Dataset content:
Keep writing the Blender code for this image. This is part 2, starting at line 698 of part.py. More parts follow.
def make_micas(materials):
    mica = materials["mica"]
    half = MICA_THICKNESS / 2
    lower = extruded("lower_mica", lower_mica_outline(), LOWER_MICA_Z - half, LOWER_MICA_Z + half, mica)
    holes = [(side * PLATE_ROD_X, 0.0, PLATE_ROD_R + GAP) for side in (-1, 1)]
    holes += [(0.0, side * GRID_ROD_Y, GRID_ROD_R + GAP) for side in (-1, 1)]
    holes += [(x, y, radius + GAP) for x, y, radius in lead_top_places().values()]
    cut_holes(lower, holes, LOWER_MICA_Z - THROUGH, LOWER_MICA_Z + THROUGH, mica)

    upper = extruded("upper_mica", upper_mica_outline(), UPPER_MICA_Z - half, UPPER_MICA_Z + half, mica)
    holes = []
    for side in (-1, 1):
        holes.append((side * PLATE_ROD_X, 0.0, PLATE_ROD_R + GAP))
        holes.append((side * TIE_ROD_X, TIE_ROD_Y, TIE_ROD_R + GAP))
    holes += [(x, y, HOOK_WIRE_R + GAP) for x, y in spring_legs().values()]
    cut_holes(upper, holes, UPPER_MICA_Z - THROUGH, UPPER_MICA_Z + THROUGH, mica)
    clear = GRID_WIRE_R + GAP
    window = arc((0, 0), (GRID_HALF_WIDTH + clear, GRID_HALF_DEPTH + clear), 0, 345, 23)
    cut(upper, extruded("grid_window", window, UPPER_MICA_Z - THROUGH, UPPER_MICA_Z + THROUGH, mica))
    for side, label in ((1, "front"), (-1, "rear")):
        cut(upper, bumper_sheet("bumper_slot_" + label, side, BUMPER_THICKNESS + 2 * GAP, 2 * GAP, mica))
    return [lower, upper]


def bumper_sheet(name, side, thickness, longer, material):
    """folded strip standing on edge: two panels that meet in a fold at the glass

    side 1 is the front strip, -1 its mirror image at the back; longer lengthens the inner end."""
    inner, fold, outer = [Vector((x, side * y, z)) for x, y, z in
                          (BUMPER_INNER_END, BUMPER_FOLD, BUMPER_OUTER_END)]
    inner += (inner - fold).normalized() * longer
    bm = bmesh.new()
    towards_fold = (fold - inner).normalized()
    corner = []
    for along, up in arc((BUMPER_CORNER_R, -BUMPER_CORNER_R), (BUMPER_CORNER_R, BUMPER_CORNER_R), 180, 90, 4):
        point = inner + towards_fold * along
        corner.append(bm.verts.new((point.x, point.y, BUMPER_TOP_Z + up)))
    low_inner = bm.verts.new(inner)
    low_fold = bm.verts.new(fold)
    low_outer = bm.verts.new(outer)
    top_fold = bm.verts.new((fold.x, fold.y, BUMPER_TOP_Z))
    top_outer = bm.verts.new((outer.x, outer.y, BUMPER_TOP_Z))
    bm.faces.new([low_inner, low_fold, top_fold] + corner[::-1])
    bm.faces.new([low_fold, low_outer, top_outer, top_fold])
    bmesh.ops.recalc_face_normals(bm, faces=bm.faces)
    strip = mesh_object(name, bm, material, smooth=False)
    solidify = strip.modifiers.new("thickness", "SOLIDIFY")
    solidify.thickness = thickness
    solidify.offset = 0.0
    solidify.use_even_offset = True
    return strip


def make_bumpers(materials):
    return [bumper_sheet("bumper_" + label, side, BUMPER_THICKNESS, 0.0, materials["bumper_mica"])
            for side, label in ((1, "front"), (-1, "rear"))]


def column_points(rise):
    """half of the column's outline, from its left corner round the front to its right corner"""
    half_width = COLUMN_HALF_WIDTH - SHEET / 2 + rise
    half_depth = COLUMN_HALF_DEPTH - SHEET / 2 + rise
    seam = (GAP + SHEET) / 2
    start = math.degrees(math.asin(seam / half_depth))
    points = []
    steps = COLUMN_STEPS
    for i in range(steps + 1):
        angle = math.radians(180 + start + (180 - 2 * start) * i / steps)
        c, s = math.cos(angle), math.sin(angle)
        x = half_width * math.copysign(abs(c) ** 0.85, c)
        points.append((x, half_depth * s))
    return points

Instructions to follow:
Repeat the material word for word from its opening line up to and including the line containing "cut_holes(lower, holes, LOWER_MICA_Z".

Solution for this exercise:
Keep writing the Blender code for this image. This is part 2, starting at line 698 of part.py. More parts follow.
def make_micas(materials):
    mica = materials["mica"]
    half = MICA_THICKNESS / 2
    lower = extruded("lower_mica", lower_mica_outline(), LOWER_MICA_Z - half, LOWER_MICA_Z + half, mica)
    holes = [(side * PLATE_ROD_X, 0.0, PLATE_ROD_R + GAP) for side in (-1, 1)]
    holes += [(0.0, side * GRID_ROD_Y, GRID_ROD_R + GAP) for side in (-1, 1)]
    holes += [(x, y, radius + GAP) for x, y, radius in lead_top_places().values()]
    cut_holes(lower, holes, LOWER_MICA_Z - THROUGH, LOWER_MICA_Z + THROUGH, mica)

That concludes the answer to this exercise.